»»

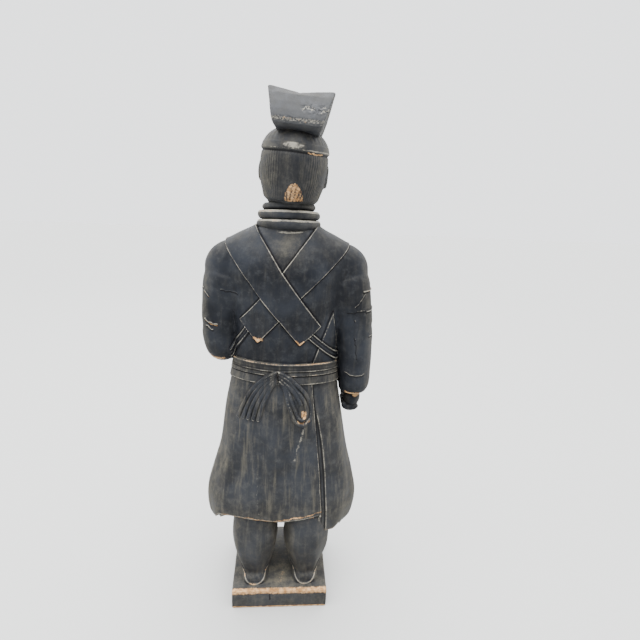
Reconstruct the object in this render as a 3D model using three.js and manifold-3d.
// A terracotta warrior: an officer in a knee-length robe, front armour held by crossed straps, and a
// double-board cap, standing on a square plinth. The figure and its plinth are one fired casting.
// Millimetres, +Z up. The origin is the middle of the plinth's underside. The figure faces -Y, and its
// left hand is towards +X.
import * as THREE from "three";
import { mergeVertices } from "three/addons/utils/BufferGeometryUtils.js";
import Module from "manifold-3d";

const wasm = await Module();
wasm.setup();

// Driving dimensions
const plinthWidth = 179; // side to side
const plinthDepth = 173; // front to back
const plinthHeight = 39;
const plinthEdge = 4; // worn round edge
const figureHeight = 876; // soles to the top of the cap

// The figure below is drawn 876 high, measured up from its soles, and m scales all of it.
const m = figureHeight / 876;

// Colour and finish of the fired clay
const patina = new THREE.MeshStandardMaterial({ color: 0x3f4245, roughness: 0.62, metalness: 0 });

// Solids from three.js geometry

function solid(geometry) {
  const bare = geometry.index ? geometry.toNonIndexed() : geometry.clone();
  bare.deleteAttribute("normal");
  bare.deleteAttribute("uv");
  const merged = mergeVertices(bare, 1e-4);
  return new wasm.Manifold(
    new wasm.Mesh({
      numProp: 3,
      vertProperties: new Float32Array(merged.attributes.position.array),
      triVerts: new Uint32Array(merged.index.array),
    }),
  );
}

function unite(solids) {
  return solids.reduce((all, next) => all.add(next));
}

// Moves every vertex of a geometry by a function of its old place.
function warp(geometry, place) {
  const spots = geometry.attributes.position;
  const old = new THREE.Vector3();
  for (let i = 0; i < spots.count; i++) {
    const now = place(old.fromBufferAttribute(spots, i));
    spots.setXYZ(i, now.x, now.y, now.z);
  }
  return geometry;
}

// A smooth reading of a table of rows, each starting with its height.
function readRows(rows, height) {
  const last = rows.length - 1;
  let i = 0;
  while (i < last - 1 && height > rows[i + 1][0]) i++;
  const span = rows[i + 1][0] - rows[i][0];
  const t = THREE.MathUtils.clamp((height - rows[i][0]) / span, 0, 1);
  const slope = (j, k) => {
    const a = rows[Math.max(j - 1, 0)];
    const b = rows[Math.min(j + 1, last)];
    return ((b[k] - a[k]) / (b[0] - a[0])) * span;
  };
  return rows[i].map((start, k) => {
    const rise = t * t * (3 - 2 * t);
    const leave = t * (1 - t) * (1 - t);
    const arrive = t * t * (t - 1);
    return start + (rows[i + 1][k] - start) * rise + slope(i, k) * leave + slope(i + 1, k) * arrive;
  });
}

// A point on an oval section, squarer than an ellipse. Angle 0 is +X and a quarter turn is the back, +Y.
function ovalPoint(half, back, front, squareness, angle) {
  const shape = (v) => Math.sign(v) * Math.pow(Math.abs(v), 2 / squareness);
  const depth = Math.sin(angle) > 0 ? back : front;
  return new THREE.Vector2(half * shape(Math.cos(angle)), depth * shape(Math.sin(angle)));
}

// An upright form whose rows are [height, half width, depth behind, depth in front].
function upright(rows, { sides, squareness = 2.2, grow = 0, heightAt, ripple, x = 0, y = 0 }) {
  const tube = new THREE.CylinderGeometry(1, 1, 1, sides, rows.length - 1);
  return solid(
    warp(tube, (p) => {
      const reach = Math.min(1, Math.hypot(p.x, p.z));
      const angle = Math.atan2(-p.z, p.x);
      const [level, half, back, front] = rows[Math.round((p.y + 0.5) * (rows.length - 1))];
      const out = grow + (ripple ? ripple(level, angle) : 0);
      const spot = ovalPoint(half + out, back + out, front + out, squareness, angle).multiplyScalar(reach);
      const height = heightAt ? heightAt(level, angle, reach) : level;
      return new THREE.Vector3((x + spot.x) * m, (y + spot.y) * m, height * m);
    }),
  );
}

// A round form along a smooth path whose rows are [x, y, z, radius].
function limb(rows, { sides, steps }) {
  const path = new THREE.CatmullRomCurve3(rows.map(([x, y, z]) => new THREE.Vector3(x, y, z)));
  const radius = rows.map((row, i) => [i, row[3]]);
  const frames = path.computeFrenetFrames(steps);
  const tube = new THREE.CylinderGeometry(1, 1, 1, sides, steps);
  return solid(
    warp(tube, (p) => {
      const t = p.y + 0.5;
      const step = Math.round(t * steps);
      const [, r] = readRows(radius, path.getUtoTmapping(t) * (rows.length - 1));
      const off = frames.normals[step].clone().multiplyScalar(p.x * r);
      off.addScaledVector(frames.binormals[step], -p.z * r);
      return path.getPointAt(t).add(off).multiplyScalar(m);
    }),
  );
}

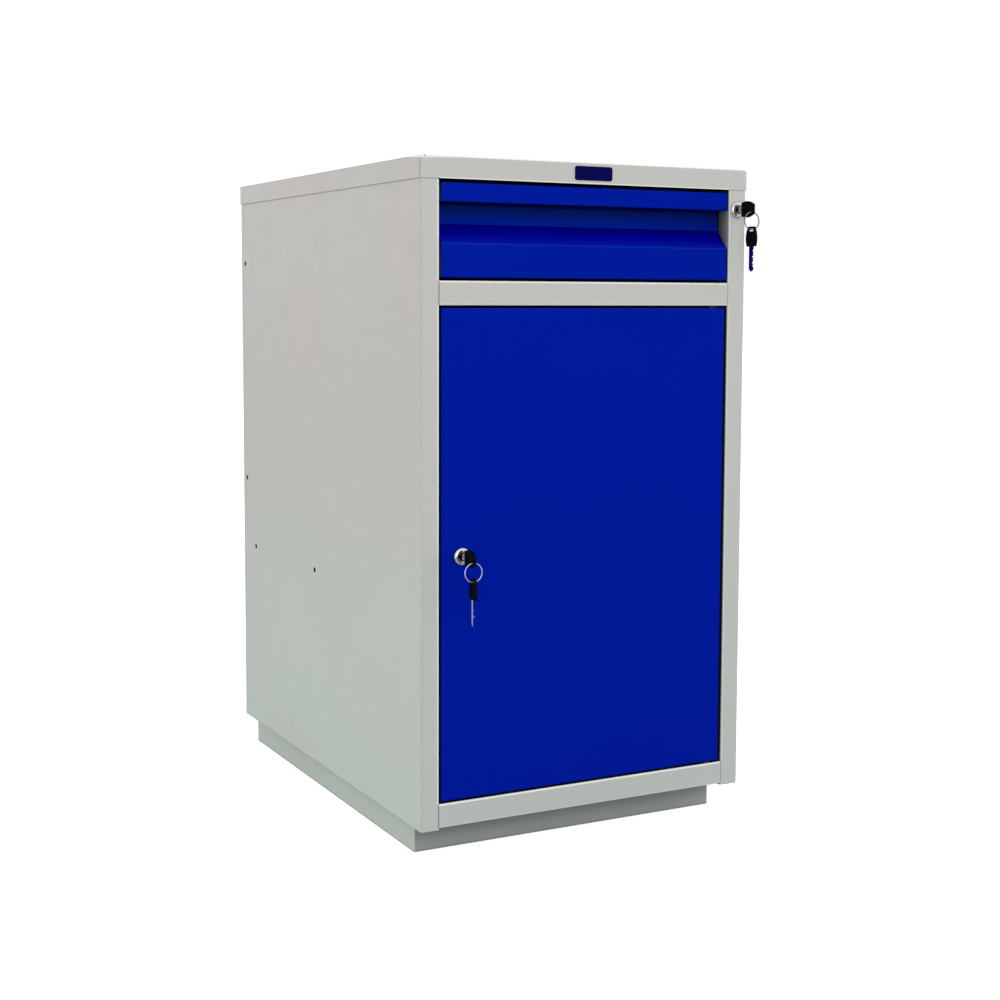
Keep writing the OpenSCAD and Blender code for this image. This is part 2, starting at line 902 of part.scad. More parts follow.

««

Find each line in the records holding the string "starting" and show it.

// A smooth reading of a table of rows, each starting with its height.
Keep writing the OpenSCAD and Blender code for this image. This is part 2, starting at line 902 of part.scad. More parts follow.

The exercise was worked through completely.